Author Carolyn Cooper, in Sound Clash: Jamaican Dancehall Culture at Large, publisher Palgrave Macmillan, stands as a foundational figure in reggae and dancehall scholarship, offering an unflinching analysis of lyrical expression, slackness, gender politics, and power relations. Her work dismantles cultural hierarchies with intellectual rigor, refusing both moral panic and academic detachment.

High-powered sound systems have functioned as the primary vehicles through which digitally mediated riddims and densely articulated lyrical performances have carried Jamaican dancehall culture beyond its local origins and into transnational circulation. Characterized by high energy, verbal virtuosity, and technological innovation, this raggamuffin-derived musical form has frequently been positioned by proponents of roots reggae as a rupture or decline within Jamaica’s popular musical continuum.

These debates are examined with particular depth in Sound Clash: Jamaican Dancehall Culture at Large, written by Carolyn Cooper, which challenges reductive assessments of dancehall by approaching it as a coherent and intellectually grounded cultural system rather than a derivative musical style. Through sustained engagement with the philosophies, performances, and expressive strategies of prominent dancehall practitioners, the work situates dancehall within a broader framework of Jamaican cultural production, where music operates as a critical site for negotiating identity, authority, morality, and social change.

Central to this analysis is language. Often dismissed in popular and critical discourse as excessive or incoherent, dancehall speech forms—marked by metaphor, verbal play, provocation, and sonic density—are shown to constitute a highly developed semiotic system. These linguistic practices articulate social boundaries and tensions, reflecting the fractures and negotiations that characterize Jamaican society. Within this framework, sound-system clashes emerge as ritualized arenas of symbolic conflict, where power, reputation, and cultural legitimacy are publicly performed and contested.

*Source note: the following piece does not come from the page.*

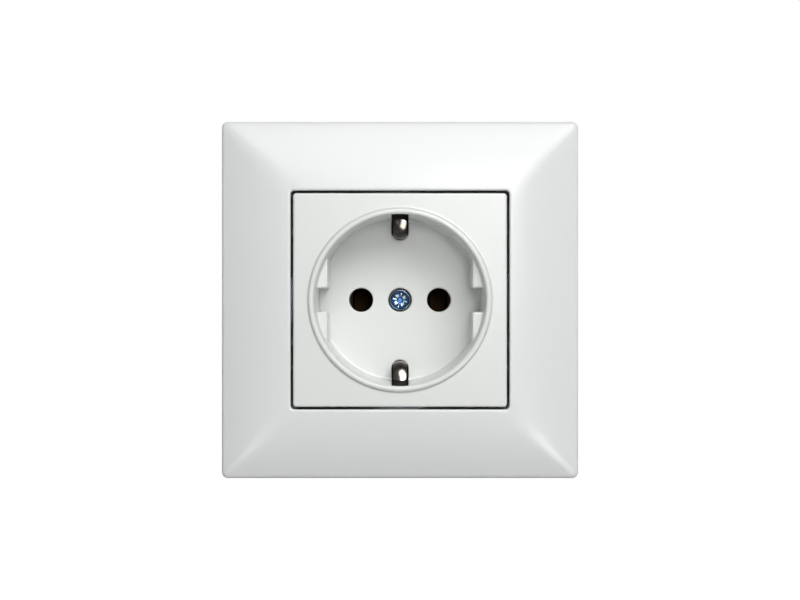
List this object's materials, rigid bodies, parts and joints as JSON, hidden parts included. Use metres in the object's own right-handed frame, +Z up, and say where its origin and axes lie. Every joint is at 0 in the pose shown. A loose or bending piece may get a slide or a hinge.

As dancehall culture circulates across national and diasporic spaces, these symbolic confrontations are recontextualized, revealing the dynamics through which locally rooted cultural forms adapt to global movement while maintaining their expressive core. Dancehall thus exemplifies a living cultural tradition—one that resists static classification and continuously reinvents itself in response to technological, social, and geopolitical change.

Viewed through this lens, dancehall is not a deviation from Jamaican musical heritage, but an evolving extension of it: a contemporary cultural practice that preserves, transforms, and transmits Jamaica’s expressive traditions within an interconnected global landscape.